Paulo glanced over at his girlfriend, who glanced back. They embraced and held their kiss for some time and then continued on to the bus station. It was dangerous to stay there, he thought. His girlfriend didn’t seem to have changed a bit, as though all those days—weeks, months, years?—had merely been a short pause in the trip of their dreams, as though the positive memories were what remained and could not be overshadowed by what had happened. He picked up the pace, avoiding any suggestion that everything was her fault, that they never should have stopped to see the sculptures molded by the wind, that if they had kept moving, none of those things would have happened—though it wasn’t anybody’s fault, not his girlfriend’s, not Paulo’s, not that of anyone they knew.
He was being ridiculous and weak. Suddenly he felt a terrible headache, so intense he almost couldn’t walk any further, flee back to the city where he’d grown up, or return to the Gate of the Sun and ask the ancient and forgotten inhabitants there what had happened. He propped himself up against a wall and let the backpack slide to the ground.

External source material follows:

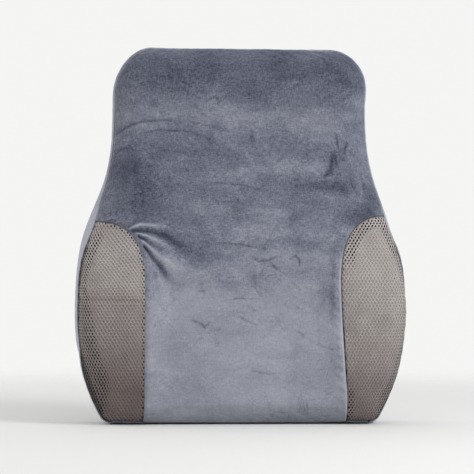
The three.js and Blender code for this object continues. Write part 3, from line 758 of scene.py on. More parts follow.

“You know what that is?” his girlfriend asked—and then quickly gave the answer. “I know the answer because I’ve already been through the same thing when my country was being bombed. The whole time, it was like my brain slowed down, the blood didn’t flow to my arteries the way it did before. It’ll pass in two or three hours, but we’ll buy some aspirin at the bus station.”
She grabbed his backpack, lifted him with her shoulder, and dragged him forward—slowly, at first, then gradually gaining speed.
Oh, woman, what a woman. A shame that when he s
uggested they set off together for the two centers of the world—Piccadilly Circus and Dam Square—she told him she was tired of traveling and, to be honest, she no longer loved him. They ought to go their separate ways.
The train stopped, and the dreaded sign written in several languages came into view: BORDER CONTROL.
Some officers boarded and began to walk the aisles. Paulo was calmer now, the exorcism was over, but he couldn’t get a verse from the Bible, more precisely from the Book of Job, out of his head: “What I feared has come upon me.”
He needed to remain in control—anyone is capable of sniffing out fear.
Whatever. If, as the Argentinean said, the worst thing that could happen would be their getting turned away, there was no problem. There were other borders they could cross. And if somehow they didn’t manage, there was always the other center of the world—Piccadilly Circus.
Paulo was overcome with a deep sense of calm after reliving the terror he’d experienced a year and a half earlier. As though everything truly had to be faced without fear, as a mere fact of life—we don’t choose the things that happen to us, but we can choose how we react to them.
He realized that up until that moment the cancer of injustice, of despair, and of powerlessness had begun spreading throughout his entire astral body, but now he was free.